Plasmaterials, Inc. is a leader in providing high purity materials for all types of thin film applications. We produce and market a full range of products for R&D and full scale production.

What Is Thermal Evaporation?

Over the past few years we have provided a series of BLOG articles discussing various aspects of Physical Vapor Deposition (PVD) as they relate specifically to Sputter Deposition. However, sputtering is only one subset of PVD processing. There are many other forms of thin film deposition that fall under the general category of PVD. For example, films can be produced by evaporation, sublimation, ion deposition, atomic laser deposition, laser ablation, etc. – just to name a few of the alternative processes whereby resultant films can be formed. It may make sense to briefly describe some of the basic principles involved that are associated with these various processes.

Evaporation, or more specifically, Resistance Thermal Evaporation, involves the heating of a material within a vacuum environment.
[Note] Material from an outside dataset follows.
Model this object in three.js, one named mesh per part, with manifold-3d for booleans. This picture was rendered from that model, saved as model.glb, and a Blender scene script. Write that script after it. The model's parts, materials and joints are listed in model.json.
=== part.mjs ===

This source material, which is to be evaporated, is heated to a temperature above which the vapor pressure of the material exceeds that of the vacuum environment in which it is contained (more on this later). In the simplest form, the equipment that is required to produce an evaporated thin film is actually quite minimal. First, some type of vacuum system is necessary to provide a suitable operating environment, similar to that of any PVD operation. Within the vacuum chamber it is necessary to provide a source of electrical energy, usually from a remote power supply being transferred through to the chamber with standard electrical feedthroughs to buss bar connections. Between these buss bars a source of electrical resistance is attached. This source may vary in composition based on the specific material being evaporated. Typically a highly resistance wire or sheet material shaped like a “boat” (usually a refractory metal) is attached between the two electrodes to enable heat to be generated as power is supplied to the buss bars. By applying a current to the electrodes, the source material heats up and the vapor pressure increases. Once the vapor pressure of the material exceeds that of background environment the vaporized molecules travel between the source material and the substrate where they condense.

Each element has a specific vapor pressure at any given temperature and background pressure. In general, the higher the temperature (power to the resistance source) the higher the deposition rate of the evaporation material. Charts of vapor pressures as a function pressure and temperature for various elements are readily available in the literature and can easily be reviewed through the internet. Unlike sputtering, which ejects single atoms or clusters at a time, thermal evaporation into a vapor stream can be quite robust, thus enabling quite high deposition rates with short run times. Resistance evaporation is best suited for elemental materials which, by definition, have a single melting point at a given pressure and allowing for homogeneous resultant films. Alloys, with the exception of eutectic compositions, will not typically have a single melting point but will emit a vapor stream consisting of various amounts of each constituent non-uniformly as the temperature of the material rises above the liquidus. This will result in non-homogeneous compositions in the resultant films.